To do:
In the listing below, find the line with "CLIPPING = (0.01, 20)", then repeat exactly every line from the top through that one.

Given data:
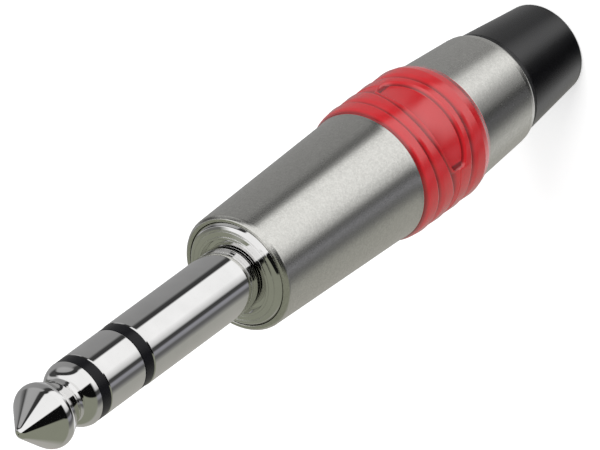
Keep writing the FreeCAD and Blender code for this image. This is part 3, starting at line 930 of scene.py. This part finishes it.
STUDIO_OLIVE = (0.24, 0.25, 0.195, 1)
STUDIO_LOW = [
    (-180, 0.36), (-150, 0.31), (-70, 0.27), (-62, 0.05), (-50, 0.04), (-45, 1.0), (6, 1.0),
    (16, 0.82), (27, 0.58), (33, 0.05), (42, 0.06), (48, (0.29, 0.29, 0.32, 1)),
    (55, (0.25, 0.25, 0.27, 1)), (61, 0.11), (68, 0.13), (84, (0.36, 0.36, 0.33, 1)),
    (160, (0.42, 0.41, 0.38, 1)), (180, 0.36)]
STUDIO_DEEP = [
    (-180, 0.55), (-150, 0.50), (-100, 0.35), (-62, 0.4), (-45, 0.7), (-28, 1.0), (-14, 0.95),
    (0, 0.5), (12, 0.08), (24, 0.01), (62, 0.01), (78, 0.2), (92, 0.45), (112, 0.9),
    (180, 0.6)]
STUDIO_FRONT = [
    (-1, 0.42), (-0.89, 0.38), (-0.86, 0.04), (-0.75, 0.03), (-0.71, 0.97), (0.02, 0.97),
    (0.07, 0.004), (1, 0.004)]
STUDIO_BACK = [
    (-1, 0.05), (-0.68, 0.06), (-0.65, 0.5), (-0.57, 0.5), (-0.52, 0.12),
    (-0.42, STUDIO_OLIVE), (1, STUDIO_OLIVE)]

# Where those parts of the studio meet, from where a blend starts to where it ends
DEEP_TO_LOW = (-0.79, -0.745)
LOW_TO_OVERHEAD = (-0.1, 0.1)
BACK_TO_FRONT = (-0.48, -0.34)
FRONT_TO_OLIVE = (0.0, 0.1)

SENSOR_WIDTH = 36
CLIPPING = (0.01, 20)


class PLUG_OT_stage(Operator):
    """Set up the floor, the studio light and the camera"""

    bl_idname = "plug.stage"
    bl_label = "Stage"
    bl_options = {"REGISTER", "UNDO"}

    def execute(self, context):
        stage = settings()[2]
        scene = context.scene
        scene.view_settings.view_transform = "Standard"
        up = Vector((0, 0, 1))
        near = Vector((math.cos(stage.view_azimuth), math.sin(stage.view_azimuth), 0))
        across = near.cross(up)
        view = math.cos(stage.view_angle) * up + math.sin(stage.view_angle) * near
        self.camera(scene, stage, up, near, across, view)
        self.floor(scene, stage)
        self.light(scene, stage, up, near, across)
        self.world(scene, stage, near, across)
        return {"FINISHED"}

    def camera(self, scene, stage, up, near, across, view):
        away = -math.sin(stage.view_angle) * up + math.cos(stage.view_angle) * near
        tilt = stage.axis_tilt
        right = math.cos(tilt) * away + math.sin(tilt) * across
        top = math.sin(tilt) * away - math.cos(tilt) * across
        place = (Vector((0, 0, stage.aim_height)) - across * stage.aim_shift
                 + view * stage.distance)
        data = bpy.data.cameras.new("Camera")
        data.sensor_width = SENSOR_WIDTH
        data.lens = stage.focal_pixels / stage.picture_pixels * SENSOR_WIDTH
        data.clip_start, data.clip_end = CLIPPING
        camera = bpy.data.objects.new("Camera", data)
        camera.matrix_world = Matrix.Translation(place) @ Matrix(
            (right, top, view)).transposed().to_4x4()
        scene.collection.objects.link(camera)
        scene.camera = camera

    def floor(self, scene, stage):
        material = bpy.data.materials.new("Pale floor")
        nodes = Nodes(material)
        path = nodes.add("ShaderNodeLightPath")
        matt = nodes.add("ShaderNodeBsdfDiffuse", {"Color": stage.floor[:]})
        glow = nodes.add("ShaderNodeEmission", {
            "Color": (1, 1, 1, 1), "Strength": nodes.math(
                "MULTIPLY", path.outputs["Is Camera Ray"], stage.floor_glow)})
        shown = nodes.add("ShaderNodeAddShader", {0: matt.outputs[0], 1: glow.outputs[0]})
        clear = nodes.add("ShaderNodeBsdfTransparent")
        seen = nodes.add("ShaderNodeMixShader", {
            0: path.outputs["Is Glossy Ray"], 1: shown.outputs[0], 2: clear.outputs[0]})
        nodes.add("ShaderNodeOutputMaterial", {"Surface": seen.outputs[0]})
        size = stage.floor_size
        mesh = bpy.data.meshes.new("Floor")
        mesh.from_pydata([(-size, -size, 0), (size, -size, 0), (size, size, 0),
                          (-size, size, 0)], [], [(0, 1, 2, 3)])
        mesh.materials.append(material)
        floor = bpy.data.objects.new("Floor", mesh)
        scene.collection.objects.link(floor)

    def light(self, scene, stage, up, near, across):
        for name, direction, power, size in (
                ("Key softbox", up * 0.9 - across * 0.55 + near * 0.55, stage.key, 0.9),
                ("Side softbox", up * 0.5 + across * 0.9 + near * 0.1, stage.side, 1.2)):
            data = bpy.data.lights.new(name, "AREA")
            data.energy = power
            data.size = size
            lamp = bpy.data.objects.new(name, data)
            direction.normalize()
            lamp.matrix_world = (Matrix.Translation(direction * stage.lamp_distance)
                                 @ direction.to_track_quat("Z", "Y").to_matrix().to_4x4())
            lamp.visible_glossy = False
            scene.collection.objects.link(lamp)

    def world(self, scene, stage, near, across):
        """White behind the plug, an even light on it, and flags and softboxes to mirror."""
        world = bpy.data.worlds.new("Studio")
        scene.world = world
        nodes = Nodes(world)
        path = nodes.add("ShaderNodeLightPath")
        place = nodes.add("ShaderNodeTexCoord").outputs["Generated"]

        def along(direction):
            node = nodes.add("ShaderNodeVectorMath", {0: place, 1: direction},
                             operation="DOT_PRODUCT")
            return node.outputs["Value"]

        toward = along(near)
        side = along(across)
        height = along((0, 0, 1))
        around = nodes.math("DEGREES", nodes.math("ARCTAN2", side, toward), 0.0)
        low = nodes.ramp(around, STUDIO_LOW, -180, 180)
        deep = nodes.ramp(around, STUDIO_DEEP, -180, 180)
        front = nodes.mixed(
            nodes.between(nodes.math("SUBTRACT", side, toward), *FRONT_TO_OLIVE),
            nodes.ramp(side, STUDIO_FRONT, -1, 1), STUDIO_OLIVE)
        back = nodes.ramp(side, STUDIO_BACK, -1, 1)
        upper = nodes.mixed(nodes.between(toward, *BACK_TO_FRONT), back, front)
        lower = nodes.mixed(nodes.between(height, *DEEP_TO_LOW), deep, low)
        mirrored = nodes.mixed(nodes.between(height, *LOW_TO_OVERHEAD), lower, upper)
        lit = nodes.mixed(path.outputs["Is Glossy Ray"],
                          tinted((1, 1, 1), stage.fill), mirrored)
        shown = nodes.mixed(
            nodes.math("MAXIMUM", path.outputs["Is Camera Ray"],
                       path.outputs["Is Transmission Ray"]), lit, (1, 1, 1, 1))
        sky = nodes.add("ShaderNodeBackground", {"Color": shown, "Strength": 1.0})
        nodes.add("ShaderNodeOutputWorld", {"Surface": sky.outputs[0]})


PIECES = (PLUG_OT_contact_finger, PLUG_OT_terminals, PLUG_OT_housing, PLUG_OT_coding_ring,
          PLUG_OT_cable_clamp, PLUG_OT_boot, PLUG_OT_stage)


class PLUG_PT_pieces(Panel):
    """Buttons for the pieces, and their settings, in the sidebar"""

    bl_idname = "PLUG_PT_pieces"
    bl_label = "Stereo Jack Plug"
    bl_space_type = "VIEW_3D"
    bl_region_type = "UI"
    bl_category = "Jack Plug"

    def draw(self, context):
        column = self.layout.column(align=True)
        for piece in PIECES:
            column.operator(piece.bl_idname)
        for group in (context.scene.plug_shape, context.scene.plug_finish,
                      context.scene.plug_stage):
            box = self.layout.box()
            for name in group.bl_rna.properties.keys():
                if name not in ("rna_type", "name"):
                    box.prop(group, name)


CLASSES = (PlugShape, PlugFinish, PlugStage) + PIECES + (PLUG_PT_pieces,)


def register():
    for item in CLASSES:
        bpy.utils.register_class(item)
    bpy.types.Scene.plug_shape = PointerProperty(type=PlugShape)
    bpy.types.Scene.plug_finish = PointerProperty(type=PlugFinish)
    bpy.types.Scene.plug_stage = PointerProperty(type=PlugStage)


def unregister():
    del bpy.types.Scene.plug_stage
    del bpy.types.Scene.plug_finish
    del bpy.types.Scene.plug_shape
    for item in reversed(CLASSES):
        bpy.utils.unregister_class(item)


def main():
    register()
    for piece in PIECES:
        group, name = piece.bl_idname.split(".")
        getattr(getattr(bpy.ops, group), name)()


if __name__ == "__main__":
    main()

Full answer:
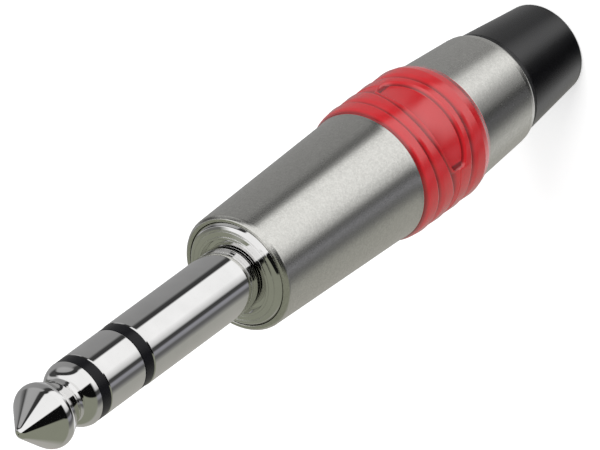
Keep writing the FreeCAD and Blender code for this image. This is part 3, starting at line 930 of scene.py. This part finishes it.
STUDIO_OLIVE = (0.24, 0.25, 0.195, 1)
STUDIO_LOW = [
    (-180, 0.36), (-150, 0.31), (-70, 0.27), (-62, 0.05), (-50, 0.04), (-45, 1.0), (6, 1.0),
    (16, 0.82), (27, 0.58), (33, 0.05), (42, 0.06), (48, (0.29, 0.29, 0.32, 1)),
    (55, (0.25, 0.25, 0.27, 1)), (61, 0.11), (68, 0.13), (84, (0.36, 0.36, 0.33, 1)),
    (160, (0.42, 0.41, 0.38, 1)), (180, 0.36)]
STUDIO_DEEP = [
    (-180, 0.55), (-150, 0.50), (-100, 0.35), (-62, 0.4), (-45, 0.7), (-28, 1.0), (-14, 0.95),
    (0, 0.5), (12, 0.08), (24, 0.01), (62, 0.01), (78, 0.2), (92, 0.45), (112, 0.9),
    (180, 0.6)]
STUDIO_FRONT = [
    (-1, 0.42), (-0.89, 0.38), (-0.86, 0.04), (-0.75, 0.03), (-0.71, 0.97), (0.02, 0.97),
    (0.07, 0.004), (1, 0.004)]
STUDIO_BACK = [
    (-1, 0.05), (-0.68, 0.06), (-0.65, 0.5), (-0.57, 0.5), (-0.52, 0.12),
    (-0.42, STUDIO_OLIVE), (1, STUDIO_OLIVE)]

# Where those parts of the studio meet, from where a blend starts to where it ends
DEEP_TO_LOW = (-0.79, -0.745)
LOW_TO_OVERHEAD = (-0.1, 0.1)
BACK_TO_FRONT = (-0.48, -0.34)
FRONT_TO_OLIVE = (0.0, 0.1)

SENSOR_WIDTH = 36
CLIPPING = (0.01, 20)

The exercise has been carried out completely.